The Expatriate Chef is hosting this edition of Weekend Herb Blogging and this week I'm following on from last week and featuring Black Truffles.
This is an Umbrian Black Truffle and while the white truffle has my heart, the black truffle probably offers more possibilities in the kitchen. Stored in items such as polenta, flour and rice it will infuse them with its earthy scent.
In this case I've been storing these truffles in rice but not any ordinary rice. Ever since attending the a taste workshop at Slow Cheese I've been fascinated by Acquerello's aged Carnaroli rice.
Unlike regular rice, the unhulled grains are stored in temperature controlled conditions from 1 to 3 years. It was found that this ageing process retarded the development of starches. This means that when making risotto, the rice will be able to absorb more liquid resulting in a plumper, more flavoured grain.
Buried in this tin are the truffles, silently imbuing the grains with their wonderful flavour. My truffle will be doing double duty as I'll also be finely shaving them and using them in this simple dish of Black Truffle Risotto.
Black Truffle Risotto
1 onion, finely chopped
1 carrot, finely chopped
1 stalk celery, finely chopped
1 black truffle, finely shaved
mild chicken or vegetable stock
finely grated Parmigiano-Reggiano
Prepare the Black Truffle:
Clean the truffle with a firm brush to remove any traces of dirt that might still be attached. When cleaned, shave the truffle to give you fine slices.

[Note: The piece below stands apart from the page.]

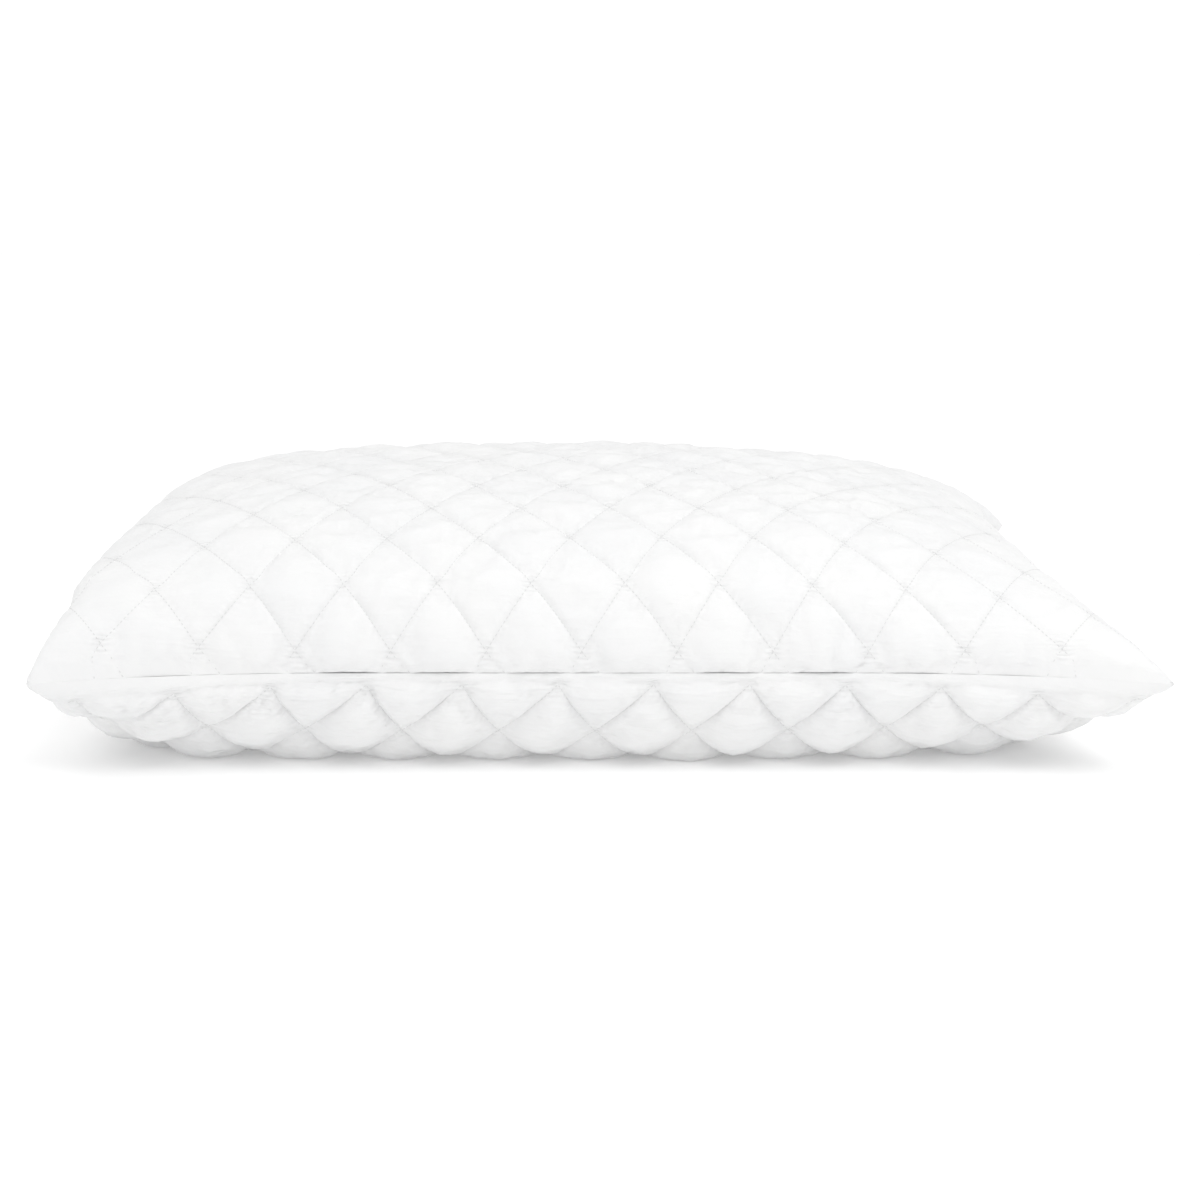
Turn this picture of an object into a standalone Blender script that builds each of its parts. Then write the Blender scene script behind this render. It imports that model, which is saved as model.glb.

Place a little oil and a knob of butter in a deep pan over a medium heat and when the butter has melted add the chopped onion, carrot and celery.
Cook this until softened but not coloured and then add the rice. Keep stirring to ensure the grains are coated with the butter/oil and cook for a minute or two.
Add a little boiling stock to the pan - this should fizzle and be absorbed almost immediately. Keep stirring and add another ladle along with a third of the shaved truffle.
Keep adding ladles of stock as they are absorbed by the rice. Add another third of the shaved truffles halfway through the cooking.
When you add the last ladle of stock add the remaining truffle slices. Finally add a generous amount of butter and grated Parmigiano-Reggiano and stir it vigourously into the cooked risotto. This gives that beautiful creamy and velvety finish to your risotto.
Serve into bowl and eat immediately.